将功能从python转换为pyspark

时间:2018-11-23 09:57:34

标签: python pyspark pyspark-sql

我想比较两个pyspark数据帧,并在新表中获取差异。

我测试了使用python的方式:

我的数据框

data = {'name': ['NO_VALUE', 'Molly', 'Tina', 'Jake', 'Amy'],
    'year': [2012, -999999, 2013, 2014, 2014],
    'reports': [4, 24, 31, 2, 3]}
df3 = pd.DataFrame(data, index = ['Cochice', 'Pima', 'Santa Cruz', 'Maricopa', 'Yuma'])
df3

我的参考数据框

data_ref = {'name': ['Jaso', 'Molly', 'Tina', 'Jake', 'Amy'],
    'year': [2012, 202, 2013, 2014, 2014],
    'reports': [4, 24, 31, 2, 3]}
df_ref3 = pd.DataFrame(data_ref, index = ['Cochice', 'Pima', 'Santa Cruz', 'Maricopa', 'Yuma'])
df_ref3

比较行:

def compare_datasets(df, df_ref):
    ne_stacked = (df != df_ref).stack()
    changed = ne_stacked[ne_stacked]
    changed.index.names = ['id', 'col']
    difference_locations = np.where(df != df_ref)
    changed_from = df.values[difference_locations]
    changed_to = df_ref.values[difference_locations]
    error_test = pd.DataFrame({'from': changed_from, 'to': changed_to}, index=changed.index)
    return error_test

compare_datasets(df3, df_ref3)

但是,我想在pyspark中做到这一点。
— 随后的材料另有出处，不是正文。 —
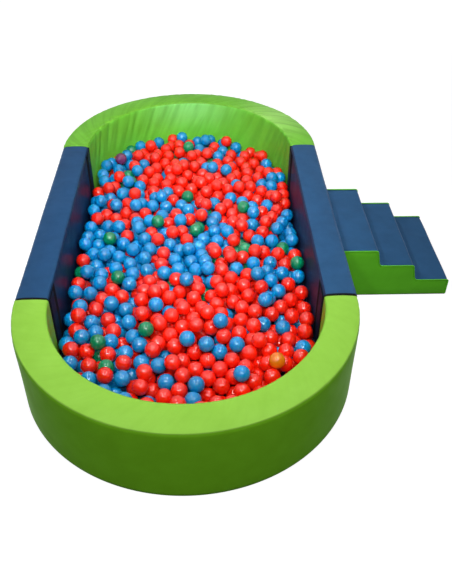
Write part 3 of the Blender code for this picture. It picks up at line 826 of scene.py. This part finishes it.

有人有主意吗?

谢谢!

1 个答案:

答案 0 :(得分:0)

可能很难准确地重现此行为。 我为您提供了部分解决方案:

df.show()
+----------+--------+-------+-------+
|     index|    name|   year|reports|
+----------+--------+-------+-------+
|   Cochice|NO_VALUE|   2012|      4|
|      Pima|   Molly|-999999|     24|
|Santa Cruz|    Tina|   2013|     31|
|  Maricopa|    Jake|   2014|      2|
|      Yuma|     Amy|   2014|      3|
+----------+--------+-------+-------+

df_ref.show()
+----------+-----+----+-------+
|     index| name|year|reports|
+----------+-----+----+-------+
|   Cochice| Jaso|2012|      4|
|      Pima|Molly|2012|     24|
|Santa Cruz| Tina|2013|     31|
|  Maricopa| Jake|2014|      2|
|      Yuma|  Amy|2014|      3|
+----------+-----+----+-------+

df.subtract(df_ref).show()
+-------+--------+-------+-------+
|  index|    name|   year|reports|
+-------+--------+-------+-------+
|   Pima|   Molly|-999999|     24|
|Cochice|NO_VALUE|   2012|      4|
+-------+--------+-------+-------+

或者您可以做慢一点:

for col in df_ref.columns:
  out = df.select(col).subtract(df_ref.select(col))
  if out.first():
    print(out.collect())

[Row(name=u'NO_VALUE')]
[Row(year=-999999)]